═══ Dataset excerpt

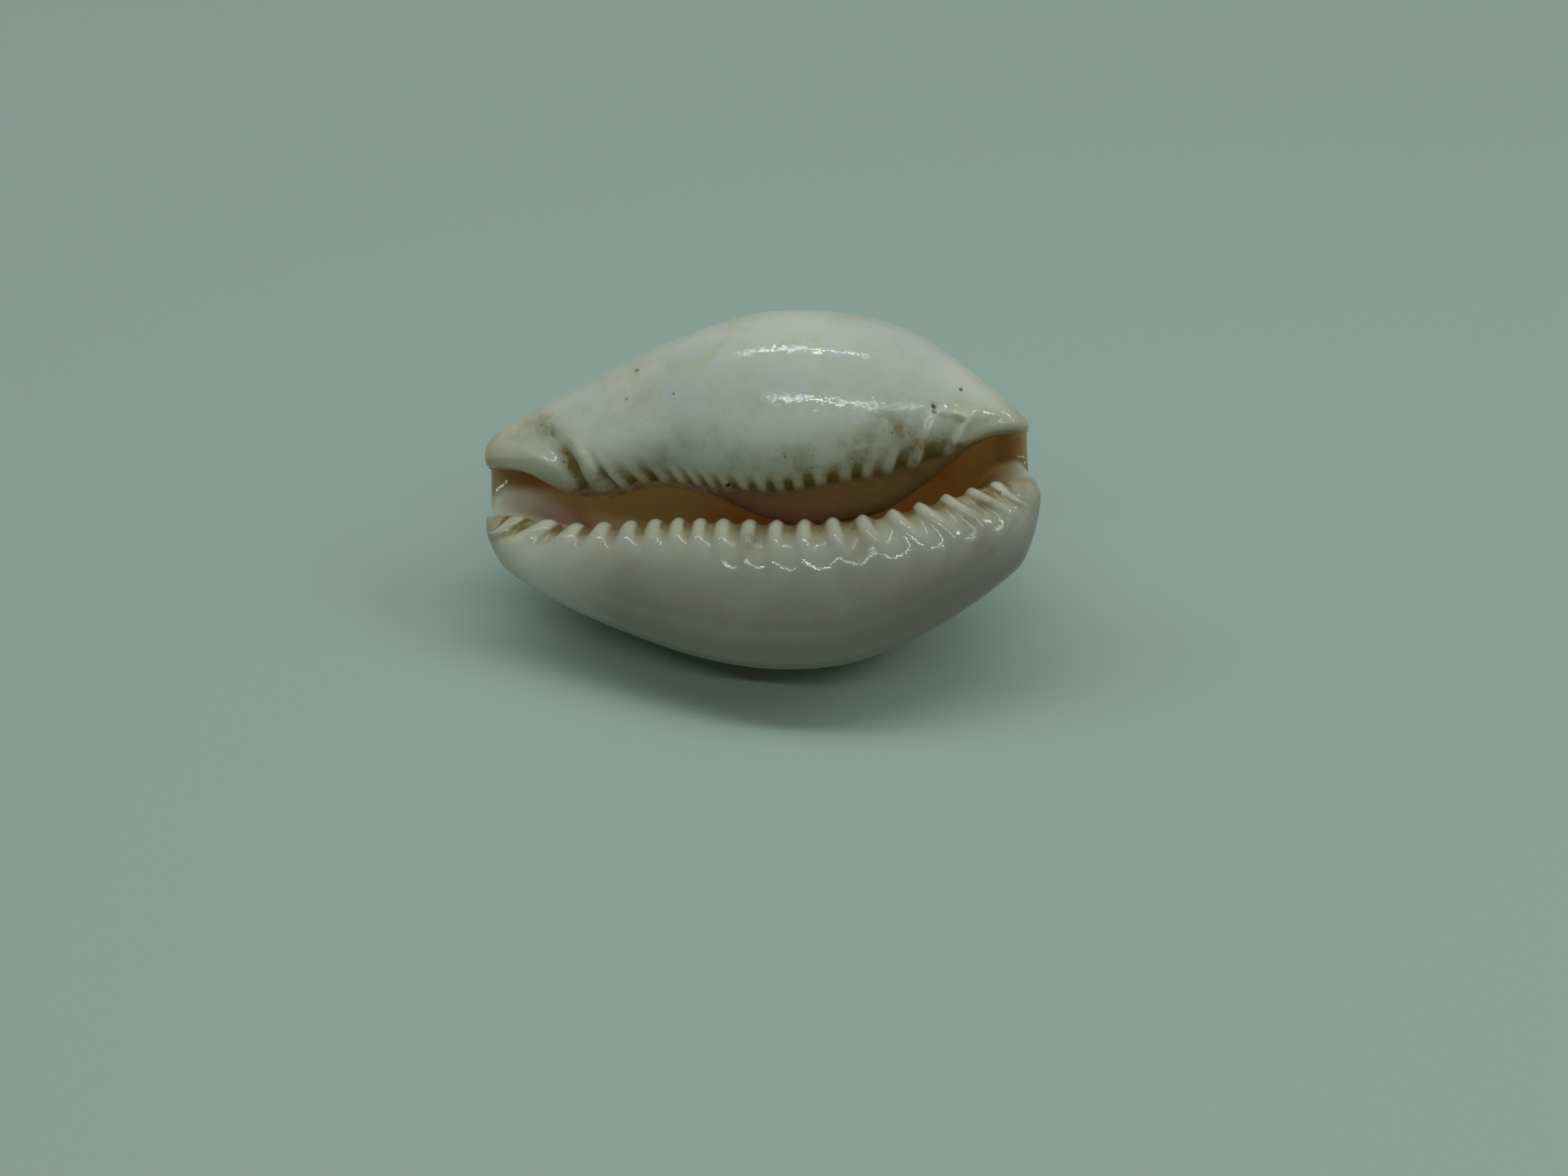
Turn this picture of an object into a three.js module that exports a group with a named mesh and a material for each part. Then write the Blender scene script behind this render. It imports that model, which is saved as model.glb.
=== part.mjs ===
// White-spotted cowry shell, resting on its back with the toothed base facing forward and up.
// Millimetres, +Z up. The origin is the middle of the spot it rests on.
import * as THREE from 'three';
import { ParametricGeometry } from 'three/addons/geometries/ParametricGeometry.js';
import { mergeVertices } from 'three/addons/utils/BufferGeometryUtils.js';

// Driving dimensions, in mm and degrees.
const shellLength = 25;
const restTilt = 50;
const restPitch = 5.1;
const restFlatDepth = 0.12;
const endRounding = 0.9;
const gridPerTooth = 4;
const gridPerEndStep = 2;
const gridAround = [4, 3, 5, 5, 3, 3, 4];

// Each profile lists [place along the shell, size], both as fractions of the shell's length.
// Place 0 is the anterior end and 1 the posterior end. Heights are above the middle of the flanks.
const along = {
  // Half widths and depths of the body.
  marginLabral: profile([[0, 0.1], [0.03, 0.128], [0.06, 0.152], [0.15, 0.203], [0.3, 0.264],
    [0.42, 0.3], [0.54, 0.316], [0.66, 0.306], [0.78, 0.262], [0.88, 0.204], [0.95, 0.15],
    [0.985, 0.112], [1, 0.085]]),
  marginColumellar: profile([[0, 0.111], [0.03, 0.125], [0.1, 0.162], [0.2, 0.206], [0.35, 0.268],
    [0.47, 0.305], [0.56, 0.316], [0.66, 0.308], [0.76, 0.282], [0.85, 0.228], [0.92, 0.17],
    [0.965, 0.13], [1, 0.105]]),
  marginHeight: profile([[0, -0.05], [0.1, -0.045], [0.3, -0.01], [0.55, 0.01], [0.8, -0.01],
    [0.92, -0.035], [1, -0.04]]),
  backDepth: profile([[0, 0.108], [0.03, 0.122], [0.1, 0.172], [0.16, 0.225], [0.285, 0.315],
    [0.36, 0.348], [0.46, 0.372], [0.57, 0.38], [0.66, 0.374], [0.71, 0.362], [0.76, 0.334],
    [0.8, 0.3], [0.84, 0.26], [0.87, 0.219], [0.9, 0.17], [0.92, 0.139], [0.943, 0.115],
    [0.975, 0.098], [1, 0.085]]),
  backOffset: profile([[0, 0], [0.3, 0.01], [1, 0.01]]),
  flankFullness: profile([[0, 2.05], [0.25, 2.3], [0.7, 2.3], [0.85, 2.1], [1, 2]]),
  // The base: the top of each rounded side, and the two edges of the aperture.
  crestLabralHeight: profile([[0, -0.005], [0.03, 0.004], [0.1, 0.022], [0.19, 0.047],
    [0.28, 0.067], [0.37, 0.086], [0.465, 0.101], [0.587, 0.109], [0.68, 0.103], [0.78, 0.087],
    [0.88, 0.058], [0.95, 0.032], [0.98, 0.01], [1, 0]]),
  crestLabral: profile([[0, 0.066], [0.1, 0.105], [0.3, 0.135], [0.6, 0.15], [0.8, 0.115],
    [0.92, 0.075], [1, 0.035]]),
  crestColumellarHeight: profile([[0, -0.01], [0.1, 0.015], [0.2, 0.043], [0.32, 0.078],
    [0.45, 0.118], [0.59, 0.14], [0.68, 0.124], [0.76, 0.095], [0.85, 0.06], [0.93, 0.035], [1, 0]]),
  crestColumellar: profile([[0, 0.075], [0.1, 0.07], [0.2, 0.08], [0.35, 0.112], [0.6, 0.125],
    [0.8, 0.13], [0.92, 0.122], [1, 0.103]]),
  edgeLabral: profile([[0, 0.034], [0.05, 0.036], [0.12, 0.049], [0.17, 0.057], [0.27, 0.0545],
    [0.36, 0.05], [0.45, 0.053], [0.55, 0.058], [0.64, 0.0555], [0.7, 0.0505], [0.74, 0.043],
    [0.79, 0.031], [0.83, 0.0187], [0.875, 0.0072], [0.918, -0.006], [0.95, -0.0095], [1, -0.014]]),
  edgeColumellar: profile([[0, 0.052], [0.045, 0.0485], [0.078, 0.0415], [0.11, 0.0246],
    [0.135, 0.012], [0.155, 0.003], [0.17, 0.0016], [0.2, 0.003], [0.23, 0.0035], [0.26, 0.0105],
    [0.3, 0.0185], [0.345, 0.0165], [0.4, 0.011], [0.45, 0.0035], [0.5, -0.0015], [0.54, -0.0025],
    [0.58, 0], [0.62, 0.0057], [0.66, 0.0137], [0.7, 0.0187], [0.74, 0.028], [0.78, 0.039],
    [0.84, 0.058], [0.87, 0.073], [0.905, 0.086], [0.937, 0.092], [0.97, 0.095], [1, 0.096]]),
  edgeLabralDrop: profile([[0, 0.035], [0.2, 0.055], [0.6, 0.065], [0.85, 0.06], [1, 0.035]]),
  edgeColumellarDrop: profile([[0, 0.04], [0.2, 0.06], [0.6, 0.085], [0.85, 0.06], [1, 0.035]]),
  // The inside: wall thickness, how far the hollow reaches under each lip, its floor and its roof.
  backWall: profile([[0, 0.03], [0.1, 0.032], [0.5, 0.032], [0.85, 0.036], [1, 0.034]]),
  hollowLabral: profile([[0, -0.055], [0.08, -0.05], [0.14, -0.02], [0.2, 0.05], [0.3, 0.125],
    [0.6, 0.163], [0.8, 0.12], [0.88, 0.03], [0.94, -0.025], [1, -0.035]]),
  floorPlace: profile([[0, 0.035], [0.1, 0.03], [0.2, 0.012], [0.8, 0.012], [0.9, 0.045], [1, 0.07]]),
  columellarShare: profile([[0, 0.15], [0.08, 0.25], [0.3, 0.72], [0.6, 0.84], [0.82, 0.62],
    [0.92, 0.25], [1, 0.15]]),
  lipUnderside: profile([[0, 0.024], [0.06, 0.035], [0.12, 0.05], [0.3, 0.045], [0.6, 0.055],
    [0.85, 0.045], [0.93, 0.035], [1, 0.01]]),
  roofRise: profile([[0, 0.003], [0.12, 0.006], [0.3, 0.022], [0.55, 0.034], [0.75, 0.024],
    [0.9, 0.007], [1, 0.003]]),
  // The inner whorl that curls down from the columellar edge.
  whorlBulge: profile([[0, 0], [0.12, 0], [0.22, 0.006], [0.27, 0.009], [0.33, 0.005], [0.38, 0.01],
    [0.42, 0.019], [0.466, 0.033], [0.51, 0.048], [0.6, 0.066], [0.72, 0.06], [0.79, 0.036],
    [0.84, 0.014], [0.88, 0.003], [0.92, 0], [1, 0]]),
  whorlDrop: profile([[0, 0.2], [0.3, 0.18], [0.45, 0.26], [0.6, 0.34], [0.8, 0.3], [1, 0.2]]),
  whorlCurl: profile([[0, 0.1], [0.3, 0.1], [0.45, 0.16], [0.6, 0.25], [0.8, 0.2], [1, 0.1]]),
  whorlWidth: profile([[0, 0.006], [0.2, 0.012], [0.4, 0.03], [0.5, 0.07], [0.65, 0.1],
    [0.8, 0.06], [0.92, 0.012], [1, 0.006]]),
  whorlTurn: profile([[0, 20], [0.35, 30], [0.45, 60], [0.55, 115], [0.75, 115], [0.88, 60], [1, 20]]),
  whorlWall: profile([[0, 0.014], [0.2, 0.024], [0.6, 0.032], [0.85, 0.026], [1, 0.014]]),
  whorlJoin: profile([[0, 0.92], [0.1, 0.85], [0.17, 0.6], [0.25, 0.1], [0.3, 0], [0.76, 0],
    [0.82, 0.15], [0.88, 0.55], [0.93, 0.85], [1, 0.92]]),
};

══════

== What the task requires ==
Return the whole listing exactly.

== Full solution ==
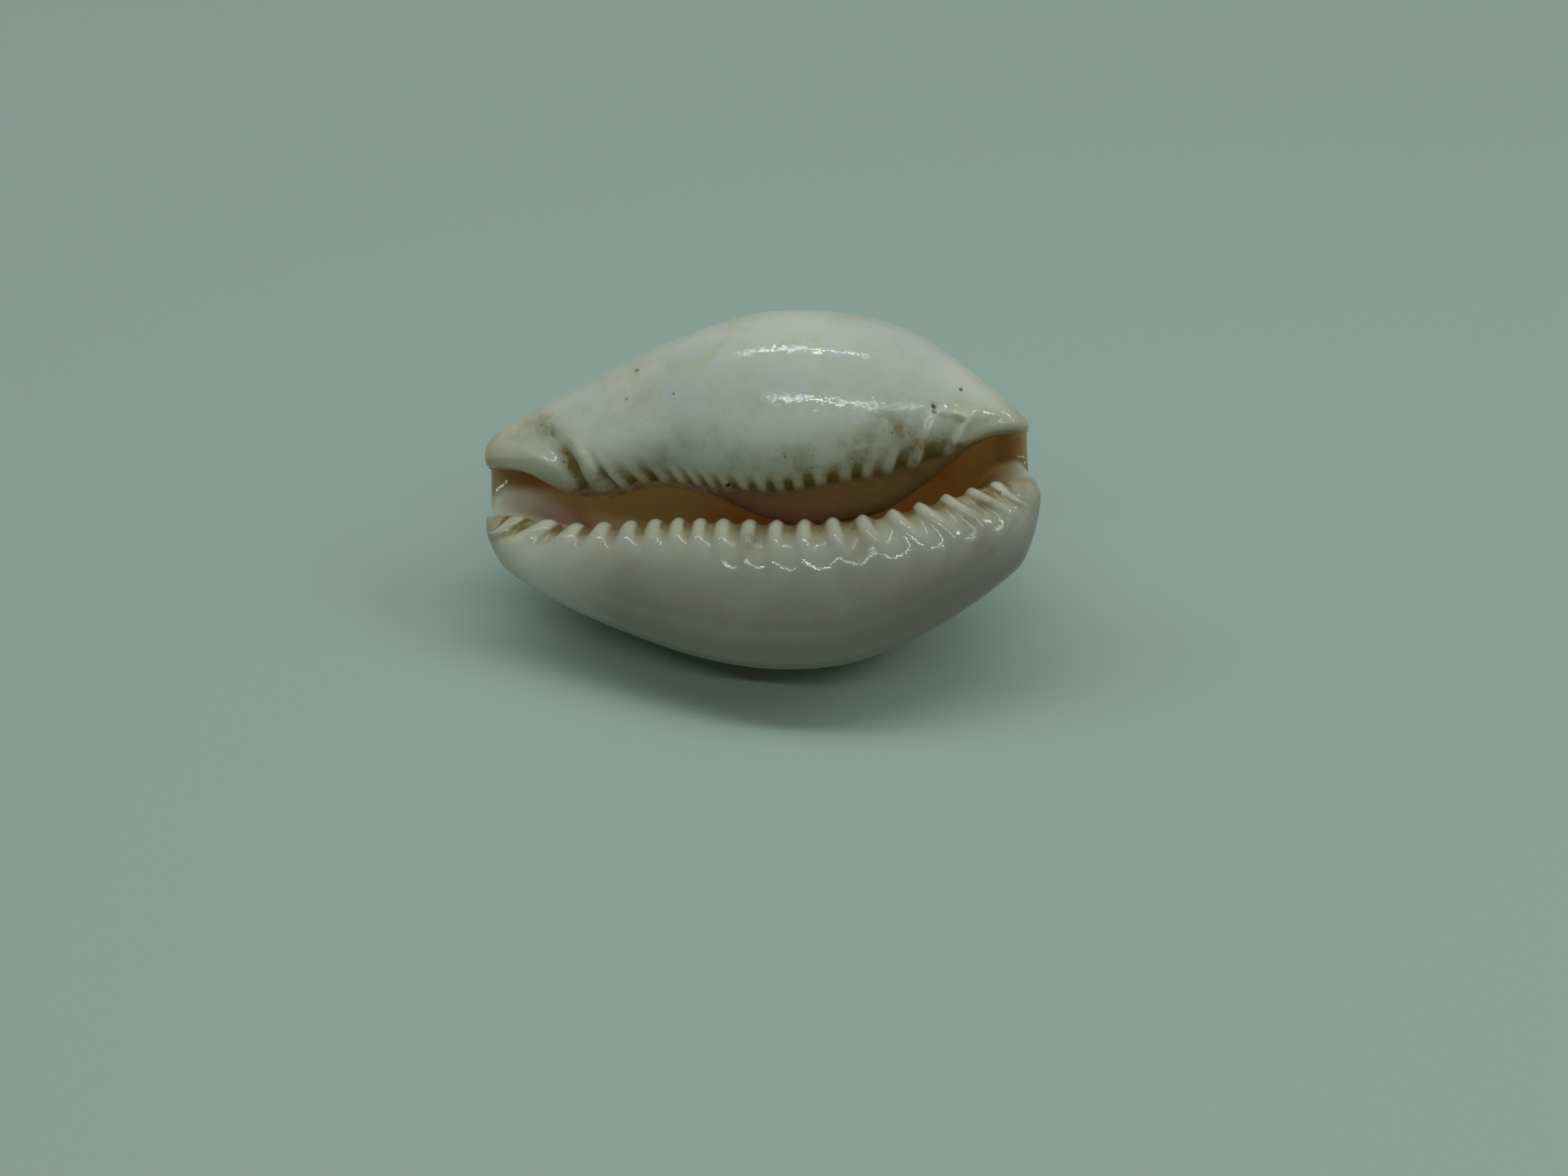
Turn this picture of an object into a three.js module that exports a group with a named mesh and a material for each part. Then write the Blender scene script behind this render. It imports that model, which is saved as model.glb.
=== part.mjs ===
// White-spotted cowry shell, resting on its back with the toothed base facing forward and up.
// Millimetres, +Z up. The origin is the middle of the spot it rests on.
import * as THREE from 'three';
import { ParametricGeometry } from 'three/addons/geometries/ParametricGeometry.js';
import { mergeVertices } from 'three/addons/utils/BufferGeometryUtils.js';

// Driving dimensions, in mm and degrees.
const shellLength = 25;
const restTilt = 50;
const restPitch = 5.1;
const restFlatDepth = 0.12;
const endRounding = 0.9;
const gridPerTooth = 4;
const gridPerEndStep = 2;
const gridAround = [4, 3, 5, 5, 3, 3, 4];

// Each profile lists [place along the shell, size], both as fractions of the shell's length.
// Place 0 is the anterior end and 1 the posterior end. Heights are above the middle of the flanks.
const along = {
  // Half widths and depths of the body.
  marginLabral: profile([[0, 0.1], [0.03, 0.128], [0.06, 0.152], [0.15, 0.203], [0.3, 0.264],
    [0.42, 0.3], [0.54, 0.316], [0.66, 0.306], [0.78, 0.262], [0.88, 0.204], [0.95, 0.15],
    [0.985, 0.112], [1, 0.085]]),
  marginColumellar: profile([[0, 0.111], [0.03, 0.125], [0.1, 0.162], [0.2, 0.206], [0.35, 0.268],
    [0.47, 0.305], [0.56, 0.316], [0.66, 0.308], [0.76, 0.282], [0.85, 0.228], [0.92, 0.17],
    [0.965, 0.13], [1, 0.105]]),
  marginHeight: profile([[0, -0.05], [0.1, -0.045], [0.3, -0.01], [0.55, 0.01], [0.8, -0.01],
    [0.92, -0.035], [1, -0.04]]),
  backDepth: profile([[0, 0.108], [0.03, 0.122], [0.1, 0.172], [0.16, 0.225], [0.285, 0.315],
    [0.36, 0.348], [0.46, 0.372], [0.57, 0.38], [0.66, 0.374], [0.71, 0.362], [0.76, 0.334],
    [0.8, 0.3], [0.84, 0.26], [0.87, 0.219], [0.9, 0.17], [0.92, 0.139], [0.943, 0.115],
    [0.975, 0.098], [1, 0.085]]),
  backOffset: profile([[0, 0], [0.3, 0.01], [1, 0.01]]),
  flankFullness: profile([[0, 2.05], [0.25, 2.3], [0.7, 2.3], [0.85, 2.1], [1, 2]]),
  // The base: the top of each rounded side, and the two edges of the aperture.
  crestLabralHeight: profile([[0, -0.005], [0.03, 0.004], [0.1, 0.022], [0.19, 0.047],
    [0.28, 0.067], [0.37, 0.086], [0.465, 0.101], [0.587, 0.109], [0.68, 0.103], [0.78, 0.087],
    [0.88, 0.058], [0.95, 0.032], [0.98, 0.01], [1, 0]]),
  crestLabral: profile([[0, 0.066], [0.1, 0.105], [0.3, 0.135], [0.6, 0.15], [0.8, 0.115],
    [0.92, 0.075], [1, 0.035]]),
  crestColumellarHeight: profile([[0, -0.01], [0.1, 0.015], [0.2, 0.043], [0.32, 0.078],
    [0.45, 0.118], [0.59, 0.14], [0.68, 0.124], [0.76, 0.095], [0.85, 0.06], [0.93, 0.035], [1, 0]]),
  crestColumellar: profile([[0, 0.075], [0.1, 0.07], [0.2, 0.08], [0.35, 0.112], [0.6, 0.125],
    [0.8, 0.13], [0.92, 0.122], [1, 0.103]]),
  edgeLabral: profile([[0, 0.034], [0.05, 0.036], [0.12, 0.049], [0.17, 0.057], [0.27, 0.0545],
    [0.36, 0.05], [0.45, 0.053], [0.55, 0.058], [0.64, 0.0555], [0.7, 0.0505], [0.74, 0.043],
    [0.79, 0.031], [0.83, 0.0187], [0.875, 0.0072], [0.918, -0.006], [0.95, -0.0095], [1, -0.014]]),
  edgeColumellar: profile([[0, 0.052], [0.045, 0.0485], [0.078, 0.0415], [0.11, 0.0246],
    [0.135, 0.012], [0.155, 0.003], [0.17, 0.0016], [0.2, 0.003], [0.23, 0.0035], [0.26, 0.0105],
    [0.3, 0.0185], [0.345, 0.0165], [0.4, 0.011], [0.45, 0.0035], [0.5, -0.0015], [0.54, -0.0025],
    [0.58, 0], [0.62, 0.0057], [0.66, 0.0137], [0.7, 0.0187], [0.74, 0.028], [0.78, 0.039],
    [0.84, 0.058], [0.87, 0.073], [0.905, 0.086], [0.937, 0.092], [0.97, 0.095], [1, 0.096]]),
  edgeLabralDrop: profile([[0, 0.035], [0.2, 0.055], [0.6, 0.065], [0.85, 0.06], [1, 0.035]]),
  edgeColumellarDrop: profile([[0, 0.04], [0.2, 0.06], [0.6, 0.085], [0.85, 0.06], [1, 0.035]]),
  // The inside: wall thickness, how far the hollow reaches under each lip, its floor and its roof.
  backWall: profile([[0, 0.03], [0.1, 0.032], [0.5, 0.032], [0.85, 0.036], [1, 0.034]]),
  hollowLabral: profile([[0, -0.055], [0.08, -0.05], [0.14, -0.02], [0.2, 0.05], [0.3, 0.125],
    [0.6, 0.163], [0.8, 0.12], [0.88, 0.03], [0.94, -0.025], [1, -0.035]]),
  floorPlace: profile([[0, 0.035], [0.1, 0.03], [0.2, 0.012], [0.8, 0.012], [0.9, 0.045], [1, 0.07]]),
  columellarShare: profile([[0, 0.15], [0.08, 0.25], [0.3, 0.72], [0.6, 0.84], [0.82, 0.62],
    [0.92, 0.25], [1, 0.15]]),
  lipUnderside: profile([[0, 0.024], [0.06, 0.035], [0.12, 0.05], [0.3, 0.045], [0.6, 0.055],
    [0.85, 0.045], [0.93, 0.035], [1, 0.01]]),
  roofRise: profile([[0, 0.003], [0.12, 0.006], [0.3, 0.022], [0.55, 0.034], [0.75, 0.024],
    [0.9, 0.007], [1, 0.003]]),
  // The inner whorl that curls down from the columellar edge.
  whorlBulge: profile([[0, 0], [0.12, 0], [0.22, 0.006], [0.27, 0.009], [0.33, 0.005], [0.38, 0.01],
    [0.42, 0.019], [0.466, 0.033], [0.51, 0.048], [0.6, 0.066], [0.72, 0.06], [0.79, 0.036],
    [0.84, 0.014], [0.88, 0.003], [0.92, 0], [1, 0]]),
  whorlDrop: profile([[0, 0.2], [0.3, 0.18], [0.45, 0.26], [0.6, 0.34], [0.8, 0.3], [1, 0.2]]),
  whorlCurl: profile([[0, 0.1], [0.3, 0.1], [0.45, 0.16], [0.6, 0.25], [0.8, 0.2], [1, 0.1]]),
  whorlWidth: profile([[0, 0.006], [0.2, 0.012], [0.4, 0.03], [0.5, 0.07], [0.65, 0.1],
    [0.8, 0.06], [0.92, 0.012], [1, 0.006]]),
  whorlTurn: profile([[0, 20], [0.35, 30], [0.45, 60], [0.55, 115], [0.75, 115], [0.88, 60], [1, 20]]),
  whorlWall: profile([[0, 0.014], [0.2, 0.024], [0.6, 0.032], [0.85, 0.026], [1, 0.014]]),
  whorlJoin: profile([[0, 0.92], [0.1, 0.85], [0.17, 0.6], [0.25, 0.1], [0.3, 0], [0.76, 0],
    [0.82, 0.15], [0.88, 0.55], [0.93, 0.85], [1, 0.92]]),
};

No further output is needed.